### Exercise objective
Find the line containing "failed = [made.Name" and copy it exactly, along with every line after it up to and including the line containing "obj.data.transform(world)". Copy nothing else.
================
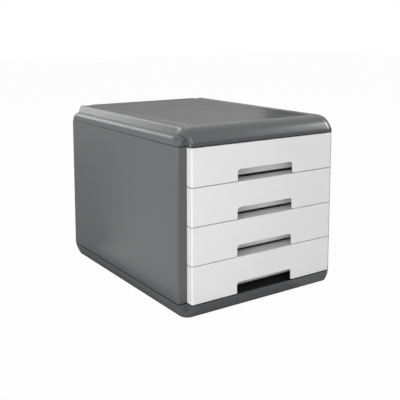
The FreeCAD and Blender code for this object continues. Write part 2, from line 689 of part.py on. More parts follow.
def make_tray(number):
    """Open tray with a low front wall, latch slots and a stop tab on each side."""
    body = add_body(f"drawer_{number}_tray")
    rim = "(drawer_pitch - tray_top_gap)"
    block = rounded_rectangle(f"-{TRAY_HALF}", TRAY_HALF, TRAY_Y, TRAY_BACK_Y, "tray_corner_radius")
    extrude(body, "block", "XY", [block], "tray_lift", rim)
    under_z = value("tray_lift")
    fillet(body, "under_edge", "tray_bottom_radius", lambda box: at_height(box, under_z))
    inner_half = f"({TRAY_HALF} - tray_wall)"
    hollow = rounded_rectangle(f"-{inner_half}", inner_half, f"({TRAY_Y} + tray_wall)",
                               f"({TRAY_BACK_Y} - tray_wall)", "(tray_corner_radius - tray_wall)")
    extrude(body, "hollow", "XY", [hollow], "tray_lift + tray_wall", rim, cut=True)
    floor_z = value("tray_lift + tray_wall")
    fillet(body, "floor_edge", "tray_bottom_radius", lambda box: at_height(box, floor_z))
    extrude(body, "front_relief", "XY",
            [rectangle(f"-{TRAY_HALF} - tray_wall", f"{TRAY_HALF} + tray_wall",
                       f"{TRAY_Y} - tray_wall", f"{TRAY_Y} + tray_wall + fit_gap")],
            "drawer_pitch - front_gap / 2 - flange_wall", f"{rim} + tray_wall", cut=True)
    slot = rectangle(f"{LATCH_X} - latch_width / 2 - fit_gap", f"{LATCH_X} + latch_width / 2 + fit_gap",
                     "latch_height - fit_gap", "latch_height + latch_wall + latch_hook + fit_gap")
    extrude(body, "latch_slots", "XZ", [slot, mirrored(slot)],
            f"{TRAY_Y} - tray_wall", f"{TRAY_Y} + 2 * tray_wall", cut=True)
    stop_y = f"({PANEL_Y} + panel_wall + drawer_travel + running_gap)"
    root_x = f"({TRAY_HALF} - tray_wall / 2)"
    stop = [(root_x, stop_y), (f"{TRAY_HALF} + stop_standout", stop_y),
            (f"{TRAY_HALF} + stop_standout", f"{stop_y} + stop_flat"), (root_x, f"{stop_y} + stop_length")]
    extrude(body, "stop_tabs", "XY", [stop, mirrored(stop)],
            "tray_lift + stop_lift", "tray_lift + stop_lift + stop_height")
    place_at_level(body, number)
    return body


def make_front(number):
    """Hollow front with its finger notch; it hooks over the tray's front wall and latches in."""
    body = add_body(f"drawer_{number}_front")
    low = "(front_gap / 2)"
    high = "(drawer_pitch - front_gap / 2)"
    rear_y = f"({PANEL_Y} - front_rear_gap)"
    inside_y = f"({FRONT_Y} + front_wall)"
    extrude(body, "block", "XY", [rectangle(f"-{FRONT_HALF}", FRONT_HALF, FRONT_Y, rear_y)], low, high)
    face_y = value(FRONT_Y)
    fillet(body, "upright_edges", "front_corner_radius", lambda box: upright(box) and near(box.YMin, face_y))
    ends_z = (value(low), value(high))
    rim_y = value(rear_y)
    fillet(body, "level_edges", "front_edge_radius",
           lambda box: any(at_height(box, z) for z in ends_z) and not near(box.YMin, rim_y))
    inner_half = f"({FRONT_HALF} - front_wall)"
    extrude(body, "hollow", "XY",
            [rectangle(f"-{inner_half}", inner_half, inside_y, f"{rear_y} + front_wall")],
            f"{low} - front_gap", f"{high} - flange_wall", cut=True)
    side = "(notch_width / 2)"
    lip = "notch_lip_radius"
    extrude(body, "finger_notch", "XZ", [[
        (f"{side} + {lip}", low), (side, f"{low} + {lip}", lip, -1),
        (side, "notch_height - notch_radius"),
        (f"{side} - notch_radius", "notch_height", "notch_radius", 1),
        (f"-{side} + notch_radius", "notch_height"),
        (f"-{side}", "notch_height - notch_radius", "notch_radius", 1),
        (f"-{side}", f"{low} + {lip}"), (f"-{side} - {lip}", low, lip, -1),
    ]], f"{FRONT_Y} - front_wall", f"{inside_y} + front_wall", cut=True)
    extrude(body, "top_flange", "XY",
            [rectangle(f"-{TRAY_HALF}", TRAY_HALF, inside_y, f"{TRAY_Y} + tray_wall")],
            f"{high} - flange_wall", high)
    wall_back = f"({TRAY_Y} + tray_wall + fit_gap)"
    extrude(body, "hook_lip", "YZ", [[
        (inside_y, f"{high} - flange_wall"), (wall_back, f"{high} - flange_wall"),
        (wall_back, f"{high} - flange_wall - lip_depth"),
        (f"{wall_back} + lip_wall", f"{high} - flange_wall - lip_depth"),
        (f"{wall_back} + lip_wall", high), (inside_y, high),
    ]], f"-{LIP_HALF}", LIP_HALF)
    ribs = [rectangle(f"{x} - front_rib_wall / 2", f"{x} + front_rib_wall / 2",
                      f"{inside_y} - front_wall / 2", TRAY_Y)
            for x in (f"({LATCH_X} - rib_spacing)", f"({LATCH_X} + rib_spacing)")]
    extrude(body, "ribs", "XY", ribs + [mirrored(rib) for rib in ribs],
            "tray_lift + tray_bottom_radius", f"{high} - flange_wall / 2")
    latch = extrude(body, "latch", "YZ", [[
        (f"{inside_y} - front_wall / 2", "latch_height"), (f"{wall_back} + latch_wall", "latch_height"),
        (f"{wall_back} + latch_wall", "latch_height + latch_wall"),
        (wall_back, "latch_height + latch_wall + latch_hook"), (wall_back, "latch_height + latch_wall"),
        (f"{inside_y} - front_wall / 2", "latch_height + latch_wall"),
    ]], f"{LATCH_X} - latch_width / 2", f"{LATCH_X} + latch_width / 2")
    mirror(body, "latches", [latch])
    place_at_level(body, number)
    return body


def place_at_level(body, number):
    """Drawer 1 is at the top."""
    body.setExpression("Placement.Base.z", formula(f"{BASE_TOP} + {DRAWER_COUNT - number} * drawer_pitch"))


parts = [make_base(), make_side_panel("left_side_panel", -1), make_side_panel("right_side_panel", 1),
         make_back_panel(), make_cover(), make_base_screws()]
parts += [make_foot("foot_" + corner, *place) for corner, place in foot_places().items()]
for drawer in range(1, DRAWER_COUNT + 1):
    parts += [make_tray(drawer), make_front(drawer)]
doc.recompute()

failed = [made.Name for made in doc.Objects if "Invalid" in made.State or "Error" in made.State]
if failed:
    raise RuntimeError("features that failed: " + ", ".join(failed))
os.makedirs("parts", exist_ok=True)
for part in parts:
    if part.Shape.isNull() or not part.Shape.isValid():
        raise RuntimeError(part.Label + " has no valid shape")
    part.Shape.exportStep(f"parts/{part.Label}.step")
    print(f"{part.Label}: {len(part.Shape.Solids)} solids, {part.Shape.Volume / 1000:.1f} cm3")
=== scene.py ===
import bmesh
import bpy
import json
import math
from mathutils import Matrix, Vector

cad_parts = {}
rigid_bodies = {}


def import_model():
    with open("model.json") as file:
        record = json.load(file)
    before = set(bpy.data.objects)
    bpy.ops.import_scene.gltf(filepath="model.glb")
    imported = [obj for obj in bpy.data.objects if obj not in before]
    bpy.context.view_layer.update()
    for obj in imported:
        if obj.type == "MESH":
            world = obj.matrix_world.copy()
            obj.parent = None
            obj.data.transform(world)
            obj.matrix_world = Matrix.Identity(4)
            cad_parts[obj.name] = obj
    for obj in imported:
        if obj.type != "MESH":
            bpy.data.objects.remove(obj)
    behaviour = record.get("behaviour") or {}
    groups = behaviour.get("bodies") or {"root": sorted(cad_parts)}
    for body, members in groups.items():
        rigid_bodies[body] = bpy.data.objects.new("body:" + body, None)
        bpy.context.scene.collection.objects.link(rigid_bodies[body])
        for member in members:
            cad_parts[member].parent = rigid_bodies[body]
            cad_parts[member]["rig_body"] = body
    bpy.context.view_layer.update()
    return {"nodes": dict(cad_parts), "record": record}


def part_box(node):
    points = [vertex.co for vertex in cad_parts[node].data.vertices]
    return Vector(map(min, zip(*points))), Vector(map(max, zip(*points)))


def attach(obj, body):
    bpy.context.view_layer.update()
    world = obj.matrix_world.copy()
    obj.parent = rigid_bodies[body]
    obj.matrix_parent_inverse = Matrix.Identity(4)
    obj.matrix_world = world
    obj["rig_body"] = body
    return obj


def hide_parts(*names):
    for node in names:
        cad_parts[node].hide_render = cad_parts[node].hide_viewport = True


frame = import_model()
mm = 0.001

camera = {
    "place": (-0.6060, -0.8991, 0.3851),
    "tilt": 82.41,          # degrees up from looking straight down
    "turn": -34.18,
    "lens": 61.68,
    "shiftY": -0.1973,      # the camera looks almost level, and the frame slides down to the unit
}


def makeCamera():
    data = bpy.data.cameras.new("studioCamera")
    data.lens, data.shift_y = camera["lens"], camera["shiftY"]
    holder = bpy.data.objects.new("studioCamera", data)
    holder.location = camera["place"]
    holder.rotation_euler = (math.radians(camera["tilt"]), 0, math.radians(camera["turn"]))
    bpy.context.scene.collection.objects.link(holder)
    bpy.context.scene.camera = holder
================
### Task response
failed = [made.Name for made in doc.Objects if "Invalid" in made.State or "Error" in made.State]
if failed:
    raise RuntimeError("features that failed: " + ", ".join(failed))
os.makedirs("parts", exist_ok=True)
for part in parts:
    if part.Shape.isNull() or not part.Shape.isValid():
        raise RuntimeError(part.Label + " has no valid shape")
    part.Shape.exportStep(f"parts/{part.Label}.step")
    print(f"{part.Label}: {len(part.Shape.Solids)} solids, {part.Shape.Volume / 1000:.1f} cm3")
=== scene.py ===
import bmesh
import bpy
import json
import math
from mathutils import Matrix, Vector

cad_parts = {}
rigid_bodies = {}


def import_model():
    with open("model.json") as file:
        record = json.load(file)
    before = set(bpy.data.objects)
    bpy.ops.import_scene.gltf(filepath="model.glb")
    imported = [obj for obj in bpy.data.objects if obj not in before]
    bpy.context.view_layer.update()
    for obj in imported:
        if obj.type == "MESH":
            world = obj.matrix_world.copy()
            obj.parent = None
            obj.data.transform(world)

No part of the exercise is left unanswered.